The European Central Bank (ECB) cut its main refinancing rate last Thursday by another 25 basis points after inflation figures surprised on the downside. Media reports showed that about one quarter of the 23-member Governing Council opposed the move with Jens Weidmann, the president of the Bundesbank, believed to have been among them.
Officals in Germany may be reluctant for more dovish moves for the ECB, but Dombret conceded that its policies have been beneficial. It has allowed peripheral countries such as Spain, Italy and Greece - those euro zone members ravaged by a sovereign debt crisis that set in after the global financial crash - to have more time to adjust and rebalance their economies, he said.

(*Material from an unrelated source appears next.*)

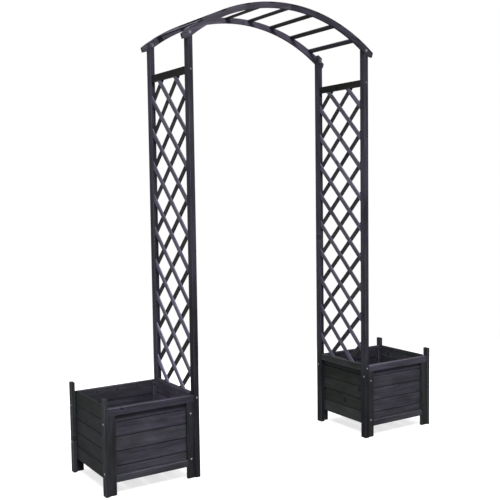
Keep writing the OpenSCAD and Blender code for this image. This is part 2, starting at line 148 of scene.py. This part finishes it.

"We do need this help...the periphery are making progress," he said. "We are on the right track if we continue what we are doing right now."
Dombret added that these tough austerity reforms by struggling euro zone nations could start to weigh on their economies. He said that "reform fatigue" would be "very, very bad" and "very, very dangerous".
On Thursday, Jeroen Dijsselbloem,head of the meeting of the 17 euro finance ministers known as the Eurogroup, said Greece must urgently meet key commitments it has made to its international creditors in order to unlock its next tranche of aid, which is needed to meet its funding needs next year.
This was met with a firm response by Greek officials with Finance Minister Yannis Stournaras saying that Greece will not yield to pressure to impose further austerity measures.